Requirement>
Copy out, exactly and without additions, the lines from the one that contains "if shape.isValid() else" to the one that contains "record = json.load(file)", both ends included.
+--
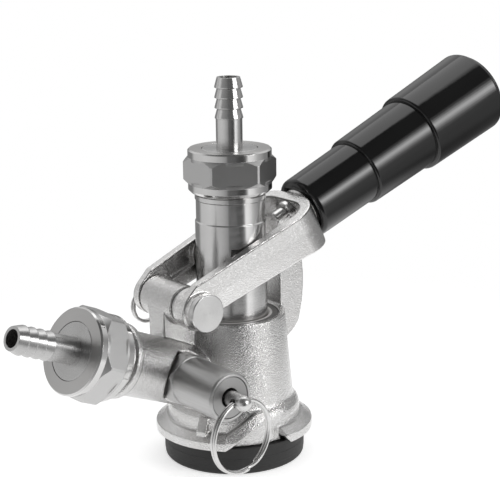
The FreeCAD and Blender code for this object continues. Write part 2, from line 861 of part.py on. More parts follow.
def yoke_side(width):
    """Side outline of the yoke: round eyes at the hinge, and deeper towards the handle."""
    end = 2 * yoke_reach
    slope = (yoke_low_tip - yoke_low_mid) / (yoke_reach - yoke_low_mid_at)
    low_end = yoke_low_tip + slope * (end - yoke_reach)
    outline = [
        vec(0, 0, 0), eye_point(eye_top_angle), vec(eye_top_flat, 0, yoke_top), vec(end, 0, yoke_top),
        vec(end, 0, -low_end), vec(yoke_low_mid_at, 0, -yoke_low_mid),
        vec(yoke_low_root_at, 0, -yoke_low_root), eye_point(eye_low_angle)]
    side = prism(outline, vec(0, -width, 0), vec(0, 2 * width, 0))
    return side.fuse(bar(eye_r, vec(0, -width, 0), vec(0, width, 0)))


def make_yoke_shell():
    """Outside of the yoke, drawn in above and below a crease along its faces."""
    start = -2 * eye_r
    top = plan_wire(yoke_half_root - yoke_draft_top, yoke_half_tip - yoke_draft_top,
                    yoke_corner_r, yoke_reach - yoke_draft_top, start, yoke_top)
    crease = plan_wire(yoke_half_root, yoke_half_tip, yoke_corner_r, yoke_reach, start, yoke_crease)
    low = plan_wire(yoke_half_root - yoke_draft_low, yoke_half_tip - yoke_draft_low,
                    yoke_low_corner_r, yoke_reach, start, -2 * yoke_low_mid)
    upper = Part.makeLoft([crease, top], True, True)
    lower = Part.makeLoft([low, crease], True, True)
    return upper.fuse(lower).common(yoke_side(2 * yoke_half_tip))


def yoke_wall_at():
    """Inner face of the yoke's end, along the lever."""
    return yoke_reach - yoke_wall_end


def make_channel():
    """Recess along the inside of the arms and the end, clear of the lug and plunger bosses."""
    channel = plan_solid(yoke_gap_root + channel_depth, yoke_gap_tip + channel_depth,
                         yoke_gap_corner_r + channel_depth, yoke_wall_at() + channel_depth / 2,
                         channel_start, channel_low, channel_top)
    lug_boss = bar(drive_lug_boss_r, vec(drive_lug_at, -2 * yoke_half_tip, drive_lug_rise),
                   vec(drive_lug_at, 2 * yoke_half_tip, drive_lug_rise))
    plunger_boss = bar(bush_flange_r + join, vec(yoke_wall_at() - join, 0, plunger_rise),
                       vec(yoke_reach, 0, plunger_rise))
    return channel.cut([lug_boss, plunger_boss])


def make_lever_yoke():
    deep = 2 * eye_r
    gap = plan_solid(yoke_gap_root, yoke_gap_tip, yoke_gap_corner_r, yoke_wall_at(),
                     -deep - join, -deep, deep)
    shape = make_yoke_shell().cut([gap, make_channel()])
    stem_end = yoke_reach + stem_length
    pieces = [
        bar(eye_r, vec(0, -eye_near_inner, 0), vec(0, -yoke_half_root + join, 0)),
        bar(eye_boss_r, vec(0, -yoke_half_root - eye_boss_height, 0), vec(0, -yoke_half_root + join, 0)),
        bar(stem_neck_r, vec(yoke_wall_at(), 0, handle_rise), vec(yoke_reach + join, 0, handle_rise)),
        bar(stem_r, vec(yoke_reach + join / 2, 0, handle_rise), vec(stem_end, 0, handle_rise))]
    lug_face = probe_r - probe_notch_depth + free_gap
    for side in (-1, 1):
        pieces.append(bar(drive_lug_r, vec(drive_lug_at, side * lug_face, drive_lug_rise),
                          vec(drive_lug_at, side * (yoke_gap_tip + join / 2), drive_lug_rise)))
    shape = shape.fuse(pieces)
    chamber_end = yoke_wall_at() + bush_length + spring_chamber_length
    slot_half = link_pin_r + seat_gap
    cuts = [
        bar(pin_r + slide_gap, vec(0, -2 * yoke_half_tip, 0), vec(0, 2 * yoke_half_tip, 0)),
        bar(bush_r, vec(yoke_wall_at() - join, 0, plunger_rise), vec(chamber_end, 0, plunger_rise)),
        bar(rod_r + slide_gap, vec(stem_end - rod_socket, 0, handle_rise),
            vec(stem_end + join, 0, handle_rise)),
        block(link_pin_at() - slot_half, link_pin_at() + plunger_pull + slot_half,
              -2 * stem_r, 2 * stem_r, plunger_rise - slot_half, plunger_rise + slot_half)]
    return on_lever(shape.cut(cuts).removeSplitter())


def link_pin_at():
    """Where the cross pin stands along the lever, in the middle of the plunger's collar."""
    return yoke_wall_at() + bush_length + free_gap + plunger_collar_height / 2


def along_lever(shape, rise):
    """Turned piece built up Z, laid along the lever at a height above the pin."""
    return on_lever(aimed(shape, vec(0, 0, rise), X_AXIS))


def make_plunger_bush():
    inner = plunger_r + slide_gap
    face = yoke_wall_at() - bush_flange_height
    seat = yoke_wall_at() - seat_gap / 2
    end = yoke_wall_at() + bush_length
    shape = spin([
        (inner, face), (bush_flange_r, face), (bush_flange_r, seat), (bush_r - slide_gap, seat),
        (bush_r - slide_gap, end), (inner, end)])
    return along_lever(bevelled(shape, plunger_edge, [(bush_flange_r, face)]), plunger_rise)


def make_plunger():
    collar = link_pin_at() - plunger_collar_height / 2
    collar_end = collar + plunger_collar_height
    tail = collar_end + plunger_tail_length
    shape = spin([
        (0, plunger_tip_at), (plunger_r, plunger_tip_at), (plunger_r, collar), (plunger_collar_r, collar),
        (plunger_collar_r, collar_end), (plunger_tail_r, collar_end), (plunger_tail_r, tail), (0, tail)])
    shape = bevelled(shape, plunger_edge, [(plunger_r, plunger_tip_at)])
    cross = bar(link_pin_r, vec(0, -2 * plunger_r, link_pin_at()), vec(0, 2 * plunger_r, link_pin_at()))
    return along_lever(shape.cut(cross), plunger_rise)


def make_plunger_spring():
    low = link_pin_at() + plunger_collar_height / 2 + slide_gap
    high = yoke_wall_at() + bush_length + spring_chamber_length - slide_gap
    spring = coil((plunger_tail_r + bush_r) / 2, spring_wire_r, high - low, plunger_spring_turns)
    return along_lever(moved(spring, vec(0, 0, low)), plunger_rise)


def make_handle_rod():
    start = yoke_reach + stem_length - rod_socket + seat_gap
    shape = disc(rod_r, start, start + rod_length)
    shape = bevelled(shape, nut_edge, [(rod_r, start), (rod_r, start + rod_length)])
    return along_lever(shape, handle_rise)


def link_bar(radius):
    near = vec(link_pin_at(), -2 * stem_r, plunger_rise)
    return bar(radius, near, vec(link_pin_at(), 2 * stem_r, plunger_rise))


def link_reach(cover):
    """Round core of the grip that the link pin stays inside."""
    radius = grip_front_r[0] - cover
    return bar(radius, vec(yoke_reach, 0, handle_rise), vec(yoke_reach + stem_length, 0, handle_rise))


def make_link_pin():
    """Pin through the grip and the plunger's collar, its ends sunk in the grip."""
    return on_lever(link_bar(link_pin_r - slide_gap / 2).common(link_reach(link_cover)))


def grip_starts():
    starts = [yoke_reach + grip_gap]
    for length in grip_lengths:
        starts.append(starts[-1] + length)
    return starts


def make_grip_sleeve():
    starts = grip_starts()
    end = starts[-1]
    inner = stem_r + slide_gap
    rod_bore = rod_r + slide_gap
    stem_end = yoke_reach + stem_length + free_gap
    corners = [(inner, starts[0])]
    for number in range(len(grip_lengths)):
        corners.append((grip_front_r[number], starts[number]))
        corners.append((grip_back_r[number], starts[number + 1]))
    floor = end - cap_spigot_length - seat_gap
    corners += [(cap_spigot_r + slide_gap, end), (cap_spigot_r + slide_gap, floor),
                (rod_bore, floor), (rod_bore, stem_end), (inner, stem_end)]
    shape = spin(corners)
    shape = rounded(shape, grip_nose, [(grip_front_r[0], starts[0])])
    shape = rounded(shape, grip_end_round, [(grip_back_r[-1], end)])
    for number in range(1, len(grip_lengths)):
        shape = rounded(shape, grip_lip, [(grip_front_r[number], starts[number])])
    shape = along_lever(shape, handle_rise)
    return shape.cut(on_lever(link_bar(link_pin_r).common(link_reach(link_cover - slide_gap))))


def make_grip_cap():
    end = grip_starts()[-1]
    shape = spin([
        (0, end - cap_spigot_length), (cap_spigot_r, end - cap_spigot_length),
        (cap_spigot_r, end + seat_gap / 2), (cap_r, end + seat_gap / 2), (cap_r, end + cap_height),
        (0, end + cap_height)])
    return along_lever(rounded(shape, cap_height / 2, [(cap_r, end + cap_height)]), handle_rise)


def parts():
    """Every piece of the coupler under its own name."""
    union = {"hex_nut": make_hex_nut(), "tailpiece": make_tailpiece(), "washer": make_union_washer()}
    pieces = {
        "body_casting": make_body_casting(),
        "body_seal": make_body_seal(),
        "probe_ring_lower": make_probe_seal_ring(0),
        "probe_ring_upper": make_probe_seal_ring(1),
        "probe_guide_bush": make_guide_bush(),
        "hinge_pin": make_hinge_pin(),
        "hinge_washer": make_pin_washer(),
        "hinge_pin_ring": make_hinge_pin_ring(),
        "probe_tube": make_probe_tube(),
        "probe_tip_seal": make_tip_seal(),
        "ball_seat": make_ball_seat(),
        "check_ball": make_check_ball(),
        "ball_stop_pin": make_ball_pin(),
        "gas_check_valve": make_gas_check_valve(),
        "relief_body": make_relief_body(),
        "relief_cap": make_relief_cap(),
        "relief_gasket": make_relief_gasket(),
        "relief_stem": make_relief_stem(),
        "relief_seal": make_relief_seal(),
        "relief_spring": make_relief_spring(),
        "relief_pull_ring": make_pull_ring(),
        "lever_yoke": make_lever_yoke(),
        "plunger_bush": make_plunger_bush(),
        "plunger": make_plunger(),
        "plunger_spring": make_plunger_spring(),
        "handle_rod": make_handle_rod(),
        "link_pin": make_link_pin(),
        "grip_sleeve": make_grip_sleeve(),
        "grip_end_cap": make_grip_cap()}
    for name, shape in union.items():
        pieces["beer_" + name] = on_beer_side(shape)
        pieces["gas_" + name] = on_gas_side(shape)
    return pieces


def main():
    os.makedirs("parts", exist_ok=True)
    for name, shape in parts().items():
        box = shape.BoundBox
        state = "valid" if shape.isValid() else "NOT VALID"
        print(f"{name:20s} {state} solids {len(shape.Solids)} volume {shape.Volume:10.1f} "
              f"x {box.XMin:.1f} {box.XMax:.1f} y {box.YMin:.1f} {box.YMax:.1f} "
              f"z {box.ZMin:.1f} {box.ZMax:.1f}")
        shape.exportStep(f"parts/{name}.step")


main()
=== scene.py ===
"""Looks of a keg coupler: cast body and yoke, polished probe, hex nuts, relief valve, black grip."""

import json
import math

import bpy
import numpy as np
from mathutils import Matrix, Vector

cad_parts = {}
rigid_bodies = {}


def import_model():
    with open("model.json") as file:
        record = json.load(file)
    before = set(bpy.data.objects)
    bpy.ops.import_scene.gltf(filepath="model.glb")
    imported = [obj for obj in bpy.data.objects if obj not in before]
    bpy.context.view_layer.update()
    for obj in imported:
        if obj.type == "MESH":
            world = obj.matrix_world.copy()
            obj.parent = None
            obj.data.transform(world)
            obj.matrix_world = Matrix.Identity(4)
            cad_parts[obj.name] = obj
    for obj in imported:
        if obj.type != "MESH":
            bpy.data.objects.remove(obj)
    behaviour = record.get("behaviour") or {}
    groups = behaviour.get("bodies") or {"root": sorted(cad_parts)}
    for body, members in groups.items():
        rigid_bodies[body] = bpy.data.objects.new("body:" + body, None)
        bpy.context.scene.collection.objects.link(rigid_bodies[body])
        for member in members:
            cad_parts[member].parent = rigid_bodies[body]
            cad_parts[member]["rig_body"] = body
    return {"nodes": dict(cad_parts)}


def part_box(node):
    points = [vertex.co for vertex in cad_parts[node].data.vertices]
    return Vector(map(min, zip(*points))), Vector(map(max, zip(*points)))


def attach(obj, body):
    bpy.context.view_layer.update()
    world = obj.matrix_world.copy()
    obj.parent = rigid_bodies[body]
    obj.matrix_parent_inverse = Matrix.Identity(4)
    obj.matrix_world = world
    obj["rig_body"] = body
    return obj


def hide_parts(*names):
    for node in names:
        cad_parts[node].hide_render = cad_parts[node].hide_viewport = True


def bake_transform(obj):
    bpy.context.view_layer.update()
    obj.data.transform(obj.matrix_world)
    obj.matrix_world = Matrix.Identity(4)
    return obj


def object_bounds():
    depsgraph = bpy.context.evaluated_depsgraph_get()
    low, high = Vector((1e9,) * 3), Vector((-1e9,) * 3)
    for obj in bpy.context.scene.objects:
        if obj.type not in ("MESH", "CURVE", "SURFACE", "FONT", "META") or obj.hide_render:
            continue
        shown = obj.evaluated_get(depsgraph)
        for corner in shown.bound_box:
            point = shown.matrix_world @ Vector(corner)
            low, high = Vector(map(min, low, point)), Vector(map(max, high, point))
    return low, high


MM = 0.001

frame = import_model()
cad_low, cad_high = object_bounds()
nodes = frame["nodes"]
scene = bpy.context.scene

# Places that the materials and pieces follow, in metres but for RELIEF_X, which is in mm
GAS_TILT = math.radians(22.6)
GAS_YAW = math.radians(5.9)
GAS_AXIS = Vector((-math.cos(GAS_TILT) * math.cos(GAS_YAW),
                   -math.cos(GAS_TILT) * math.sin(GAS_YAW),
                   math.sin(GAS_TILT)))
GAS_START = Vector((0, 0, 23.0)) * MM
LEVER_TILT = math.radians(22)
LEVER_AXIS = Vector((math.cos(LEVER_TILT), 0, math.sin(LEVER_TILT)))
LEVER_UP = Vector((-math.sin(LEVER_TILT), 0, math.cos(LEVER_TILT)))
PIVOT = Vector((-23.3, 0, 56.9)) * MM
RELIEF_AXIS = Vector((0, -1, 0))
RELIEF_X = -27.5
RELIEF_CENTRE = Vector((RELIEF_X, 0, 34.508)) * MM
UP = Vector((0, 0, 1))
ORIGIN = Vector((0, 0, 0))
ACROSS = Vector((0, 1, 0))
TOP_HEX = (93.4 * MM, 102.2 * MM)
GAS_HEX = (61.0 * MM, 69.8 * MM)
BUSH_OUTER_EDGE = 13.4 * MM
# Height above the hinge axis and width of the painted shadow line under the yoke's top rim
RIM_SHADOW_LINE = (7.85 * MM, 0.26 * MM)
RING_WIRE = 0.56 * MM
BODY_VOXEL = 0.26 * MM
YOKE_VOXEL = 0.25 * MM
SEAL_RADIUS = 23.7 * MM
PARTING_HEIGHT = 5.4 * MM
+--
Final result>
        state = "valid" if shape.isValid() else "NOT VALID"
        print(f"{name:20s} {state} solids {len(shape.Solids)} volume {shape.Volume:10.1f} "
              f"x {box.XMin:.1f} {box.XMax:.1f} y {box.YMin:.1f} {box.YMax:.1f} "
              f"z {box.ZMin:.1f} {box.ZMax:.1f}")
        shape.exportStep(f"parts/{name}.step")


main()
=== scene.py ===
"""Looks of a keg coupler: cast body and yoke, polished probe, hex nuts, relief valve, black grip."""

import json
import math

import bpy
import numpy as np
from mathutils import Matrix, Vector

cad_parts = {}
rigid_bodies = {}


def import_model():
    with open("model.json") as file:
        record = json.load(file)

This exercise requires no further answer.